## What the task asks
Will you give the material below again, every line exactly as it is?

## Data excerpt
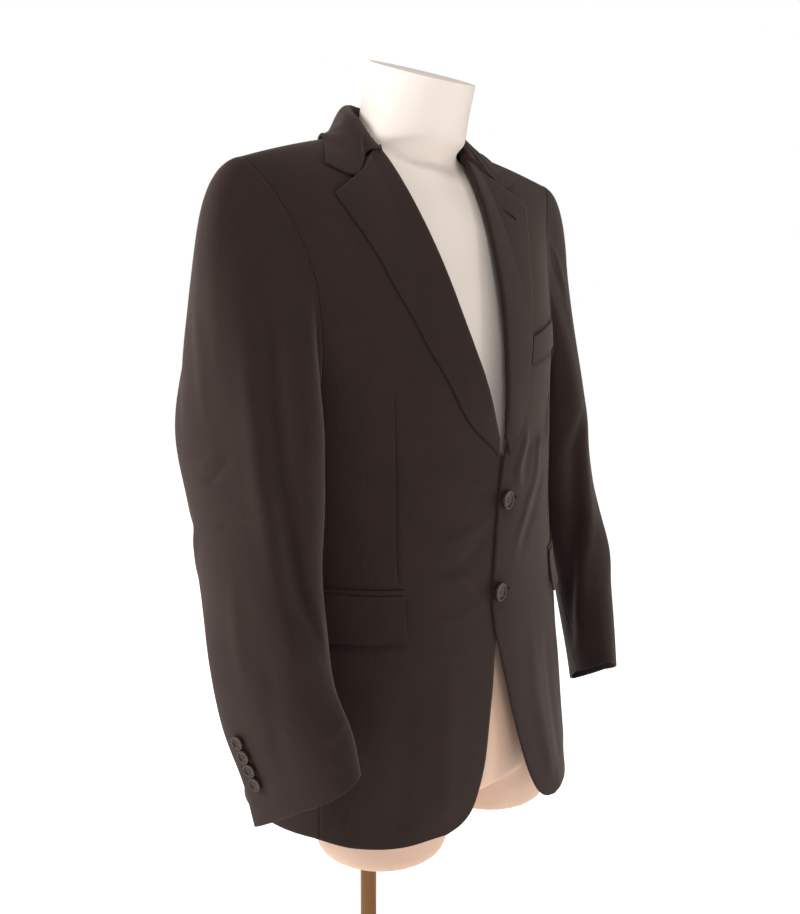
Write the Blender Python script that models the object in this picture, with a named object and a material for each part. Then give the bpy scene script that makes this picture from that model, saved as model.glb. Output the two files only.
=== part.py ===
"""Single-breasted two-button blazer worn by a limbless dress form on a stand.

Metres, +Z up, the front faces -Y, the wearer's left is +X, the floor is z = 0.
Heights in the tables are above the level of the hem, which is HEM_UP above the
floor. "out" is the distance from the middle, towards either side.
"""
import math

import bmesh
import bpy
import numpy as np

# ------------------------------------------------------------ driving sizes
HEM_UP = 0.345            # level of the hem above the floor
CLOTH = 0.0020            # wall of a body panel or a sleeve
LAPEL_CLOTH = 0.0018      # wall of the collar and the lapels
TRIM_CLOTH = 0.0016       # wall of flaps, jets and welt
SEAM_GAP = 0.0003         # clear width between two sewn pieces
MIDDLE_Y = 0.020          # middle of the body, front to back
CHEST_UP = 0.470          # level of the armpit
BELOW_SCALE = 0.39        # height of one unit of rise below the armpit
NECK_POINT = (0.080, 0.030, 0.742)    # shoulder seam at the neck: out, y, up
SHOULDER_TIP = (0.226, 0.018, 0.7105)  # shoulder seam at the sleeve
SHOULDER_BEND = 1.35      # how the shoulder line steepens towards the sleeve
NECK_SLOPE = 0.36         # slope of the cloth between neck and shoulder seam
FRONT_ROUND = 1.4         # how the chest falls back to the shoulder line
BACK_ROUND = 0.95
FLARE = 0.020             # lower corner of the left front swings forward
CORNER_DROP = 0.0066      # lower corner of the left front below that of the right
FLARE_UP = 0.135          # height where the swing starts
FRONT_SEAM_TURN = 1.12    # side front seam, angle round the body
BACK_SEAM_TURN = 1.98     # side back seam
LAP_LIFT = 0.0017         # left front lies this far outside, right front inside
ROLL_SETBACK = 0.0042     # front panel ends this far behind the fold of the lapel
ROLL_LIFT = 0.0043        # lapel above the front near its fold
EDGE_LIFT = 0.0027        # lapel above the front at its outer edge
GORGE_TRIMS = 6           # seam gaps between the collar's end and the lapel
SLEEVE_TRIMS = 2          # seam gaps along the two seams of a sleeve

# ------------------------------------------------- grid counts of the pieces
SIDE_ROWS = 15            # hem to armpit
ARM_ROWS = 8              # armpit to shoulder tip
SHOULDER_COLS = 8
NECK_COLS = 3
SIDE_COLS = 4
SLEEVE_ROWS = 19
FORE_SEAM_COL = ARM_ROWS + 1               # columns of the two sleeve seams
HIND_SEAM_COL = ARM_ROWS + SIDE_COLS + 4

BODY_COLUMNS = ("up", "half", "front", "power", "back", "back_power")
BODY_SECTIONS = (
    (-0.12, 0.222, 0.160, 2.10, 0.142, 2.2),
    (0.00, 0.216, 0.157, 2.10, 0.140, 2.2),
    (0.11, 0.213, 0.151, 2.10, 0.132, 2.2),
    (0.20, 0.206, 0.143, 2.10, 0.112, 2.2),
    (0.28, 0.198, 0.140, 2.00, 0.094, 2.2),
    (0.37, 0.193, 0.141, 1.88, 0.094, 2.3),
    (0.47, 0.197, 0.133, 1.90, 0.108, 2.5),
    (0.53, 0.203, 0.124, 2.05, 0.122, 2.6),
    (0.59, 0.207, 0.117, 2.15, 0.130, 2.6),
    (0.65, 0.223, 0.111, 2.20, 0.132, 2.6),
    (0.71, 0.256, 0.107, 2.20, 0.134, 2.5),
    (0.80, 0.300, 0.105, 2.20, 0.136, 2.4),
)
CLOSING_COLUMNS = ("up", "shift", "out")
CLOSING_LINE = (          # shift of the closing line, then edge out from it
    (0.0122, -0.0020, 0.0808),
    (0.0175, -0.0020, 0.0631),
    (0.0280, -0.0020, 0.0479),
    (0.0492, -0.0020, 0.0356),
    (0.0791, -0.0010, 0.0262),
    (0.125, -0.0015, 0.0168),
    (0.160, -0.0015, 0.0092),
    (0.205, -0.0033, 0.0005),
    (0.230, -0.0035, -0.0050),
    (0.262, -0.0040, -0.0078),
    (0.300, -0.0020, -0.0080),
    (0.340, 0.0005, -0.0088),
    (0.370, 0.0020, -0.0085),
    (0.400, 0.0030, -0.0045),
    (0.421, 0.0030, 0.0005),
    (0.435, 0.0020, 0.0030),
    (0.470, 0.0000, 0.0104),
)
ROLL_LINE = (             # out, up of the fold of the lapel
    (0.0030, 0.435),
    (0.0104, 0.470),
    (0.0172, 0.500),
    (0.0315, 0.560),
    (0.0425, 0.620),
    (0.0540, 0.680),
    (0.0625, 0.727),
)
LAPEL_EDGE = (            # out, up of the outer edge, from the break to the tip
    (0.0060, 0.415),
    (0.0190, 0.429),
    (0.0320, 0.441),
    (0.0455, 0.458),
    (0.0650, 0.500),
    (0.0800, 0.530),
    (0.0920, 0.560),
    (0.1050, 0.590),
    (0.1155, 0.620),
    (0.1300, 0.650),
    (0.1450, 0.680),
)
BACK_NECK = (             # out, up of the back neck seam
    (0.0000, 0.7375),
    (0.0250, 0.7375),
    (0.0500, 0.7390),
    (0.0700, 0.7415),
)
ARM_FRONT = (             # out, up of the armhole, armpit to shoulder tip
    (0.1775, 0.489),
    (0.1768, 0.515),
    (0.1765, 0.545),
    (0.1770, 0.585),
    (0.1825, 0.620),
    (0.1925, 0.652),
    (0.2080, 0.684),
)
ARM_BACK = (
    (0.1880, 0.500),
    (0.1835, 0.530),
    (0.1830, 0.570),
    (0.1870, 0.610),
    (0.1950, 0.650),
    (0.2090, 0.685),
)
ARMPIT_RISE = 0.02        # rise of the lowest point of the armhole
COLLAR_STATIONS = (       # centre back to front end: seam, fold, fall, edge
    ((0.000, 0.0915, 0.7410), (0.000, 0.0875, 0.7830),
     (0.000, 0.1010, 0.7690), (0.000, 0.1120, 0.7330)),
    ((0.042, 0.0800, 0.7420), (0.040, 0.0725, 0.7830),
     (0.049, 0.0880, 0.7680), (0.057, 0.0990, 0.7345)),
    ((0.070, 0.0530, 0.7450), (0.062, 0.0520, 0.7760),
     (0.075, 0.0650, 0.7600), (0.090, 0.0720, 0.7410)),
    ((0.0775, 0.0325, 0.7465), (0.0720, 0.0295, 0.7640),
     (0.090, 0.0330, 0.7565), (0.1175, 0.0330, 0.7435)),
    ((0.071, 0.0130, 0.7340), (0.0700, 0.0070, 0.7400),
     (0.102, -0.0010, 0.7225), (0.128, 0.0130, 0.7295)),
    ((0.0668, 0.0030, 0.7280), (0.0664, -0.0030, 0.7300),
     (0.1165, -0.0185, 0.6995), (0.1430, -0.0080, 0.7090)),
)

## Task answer
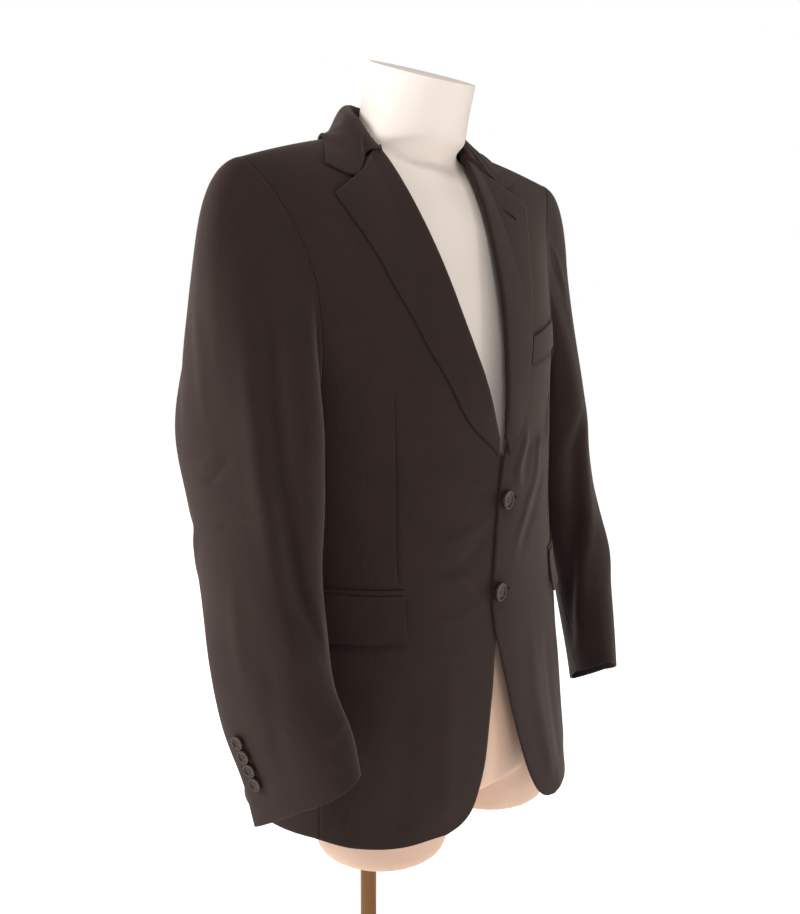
Write the Blender Python script that models the object in this picture, with a named object and a material for each part. Then give the bpy scene script that makes this picture from that model, saved as model.glb. Output the two files only.
=== part.py ===
"""Single-breasted two-button blazer worn by a limbless dress form on a stand.

Metres, +Z up, the front faces -Y, the wearer's left is +X, the floor is z = 0.
Heights in the tables are above the level of the hem, which is HEM_UP above the
floor. "out" is the distance from the middle, towards either side.
"""
import math

import bmesh
import bpy
import numpy as np

# ------------------------------------------------------------ driving sizes
HEM_UP = 0.345            # level of the hem above the floor
CLOTH = 0.0020            # wall of a body panel or a sleeve
LAPEL_CLOTH = 0.0018      # wall of the collar and the lapels
TRIM_CLOTH = 0.0016       # wall of flaps, jets and welt
SEAM_GAP = 0.0003         # clear width between two sewn pieces
MIDDLE_Y = 0.020          # middle of the body, front to back
CHEST_UP = 0.470          # level of the armpit
BELOW_SCALE = 0.39        # height of one unit of rise below the armpit
NECK_POINT = (0.080, 0.030, 0.742)    # shoulder seam at the neck: out, y, up
SHOULDER_TIP = (0.226, 0.018, 0.7105)  # shoulder seam at the sleeve
SHOULDER_BEND = 1.35      # how the shoulder line steepens towards the sleeve
NECK_SLOPE = 0.36         # slope of the cloth between neck and shoulder seam
FRONT_ROUND = 1.4         # how the chest falls back to the shoulder line
BACK_ROUND = 0.95
FLARE = 0.020             # lower corner of the left front swings forward
CORNER_DROP = 0.0066      # lower corner of the left front below that of the right
FLARE_UP = 0.135          # height where the swing starts
FRONT_SEAM_TURN = 1.12    # side front seam, angle round the body
BACK_SEAM_TURN = 1.98     # side back seam
LAP_LIFT = 0.0017         # left front lies this far outside, right front inside
ROLL_SETBACK = 0.0042     # front panel ends this far behind the fold of the lapel
ROLL_LIFT = 0.0043        # lapel above the front near its fold
EDGE_LIFT = 0.0027        # lapel above the front at its outer edge
GORGE_TRIMS = 6           # seam gaps between the collar's end and the lapel
SLEEVE_TRIMS = 2          # seam gaps along the two seams of a sleeve

# ------------------------------------------------- grid counts of the pieces
SIDE_ROWS = 15            # hem to armpit
ARM_ROWS = 8              # armpit to shoulder tip
SHOULDER_COLS = 8
NECK_COLS = 3
SIDE_COLS = 4
SLEEVE_ROWS = 19
FORE_SEAM_COL = ARM_ROWS + 1               # columns of the two sleeve seams
HIND_SEAM_COL = ARM_ROWS + SIDE_COLS + 4

BODY_COLUMNS = ("up", "half", "front", "power", "back", "back_power")
BODY_SECTIONS = (
    (-0.12, 0.222, 0.160, 2.10, 0.142, 2.2),
    (0.00, 0.216, 0.157, 2.10, 0.140, 2.2),
    (0.11, 0.213, 0.151, 2.10, 0.132, 2.2),
    (0.20, 0.206, 0.143, 2.10, 0.112, 2.2),
    (0.28, 0.198, 0.140, 2.00, 0.094, 2.2),
    (0.37, 0.193, 0.141, 1.88, 0.094, 2.3),
    (0.47, 0.197, 0.133, 1.90, 0.108, 2.5),
    (0.53, 0.203, 0.124, 2.05, 0.122, 2.6),
    (0.59, 0.207, 0.117, 2.15, 0.130, 2.6),
    (0.65, 0.223, 0.111, 2.20, 0.132, 2.6),
    (0.71, 0.256, 0.107, 2.20, 0.134, 2.5),
    (0.80, 0.300, 0.105, 2.20, 0.136, 2.4),
)
CLOSING_COLUMNS = ("up", "shift", "out")
CLOSING_LINE = (          # shift of the closing line, then edge out from it
    (0.0122, -0.0020, 0.0808),
    (0.0175, -0.0020, 0.0631),
    (0.0280, -0.0020, 0.0479),
    (0.0492, -0.0020, 0.0356),
    (0.0791, -0.0010, 0.0262),
    (0.125, -0.0015, 0.0168),
    (0.160, -0.0015, 0.0092),
    (0.205, -0.0033, 0.0005),
    (0.230, -0.0035, -0.0050),
    (0.262, -0.0040, -0.0078),
    (0.300, -0.0020, -0.0080),
    (0.340, 0.0005, -0.0088),
    (0.370, 0.0020, -0.0085),
    (0.400, 0.0030, -0.0045),
    (0.421, 0.0030, 0.0005),
    (0.435, 0.0020, 0.0030),
    (0.470, 0.0000, 0.0104),
)
ROLL_LINE = (             # out, up of the fold of the lapel
    (0.0030, 0.435),
    (0.0104, 0.470),
    (0.0172, 0.500),
    (0.0315, 0.560),
    (0.0425, 0.620),
    (0.0540, 0.680),
    (0.0625, 0.727),
)
LAPEL_EDGE = (            # out, up of the outer edge, from the break to the tip
    (0.0060, 0.415),
    (0.0190, 0.429),
    (0.0320, 0.441),
    (0.0455, 0.458),
    (0.0650, 0.500),
    (0.0800, 0.530),
    (0.0920, 0.560),
    (0.1050, 0.590),
    (0.1155, 0.620),
    (0.1300, 0.650),
    (0.1450, 0.680),
)
BACK_NECK = (             # out, up of the back neck seam
    (0.0000, 0.7375),
    (0.0250, 0.7375),
    (0.0500, 0.7390),
    (0.0700, 0.7415),
)
ARM_FRONT = (             # out, up of the armhole, armpit to shoulder tip
    (0.1775, 0.489),
    (0.1768, 0.515),
    (0.1765, 0.545),
    (0.1770, 0.585),
    (0.1825, 0.620),
    (0.1925, 0.652),
    (0.2080, 0.684),
)
ARM_BACK = (
    (0.1880, 0.500),
    (0.1835, 0.530),
    (0.1830, 0.570),
    (0.1870, 0.610),
    (0.1950, 0.650),
    (0.2090, 0.685),
)
ARMPIT_RISE = 0.02        # rise of the lowest point of the armhole
COLLAR_STATIONS = (       # centre back to front end: seam, fold, fall, edge
    ((0.000, 0.0915, 0.7410), (0.000, 0.0875, 0.7830),
     (0.000, 0.1010, 0.7690), (0.000, 0.1120, 0.7330)),
    ((0.042, 0.0800, 0.7420), (0.040, 0.0725, 0.7830),
     (0.049, 0.0880, 0.7680), (0.057, 0.0990, 0.7345)),
    ((0.070, 0.0530, 0.7450), (0.062, 0.0520, 0.7760),
     (0.075, 0.0650, 0.7600), (0.090, 0.0720, 0.7410)),
    ((0.0775, 0.0325, 0.7465), (0.0720, 0.0295, 0.7640),
     (0.090, 0.0330, 0.7565), (0.1175, 0.0330, 0.7435)),
    ((0.071, 0.0130, 0.7340), (0.0700, 0.0070, 0.7400),
     (0.102, -0.0010, 0.7225), (0.128, 0.0130, 0.7295)),
    ((0.0668, 0.0030, 0.7280), (0.0664, -0.0030, 0.7300),
     (0.1165, -0.0185, 0.6995), (0.1430, -0.0080, 0.7090)),
)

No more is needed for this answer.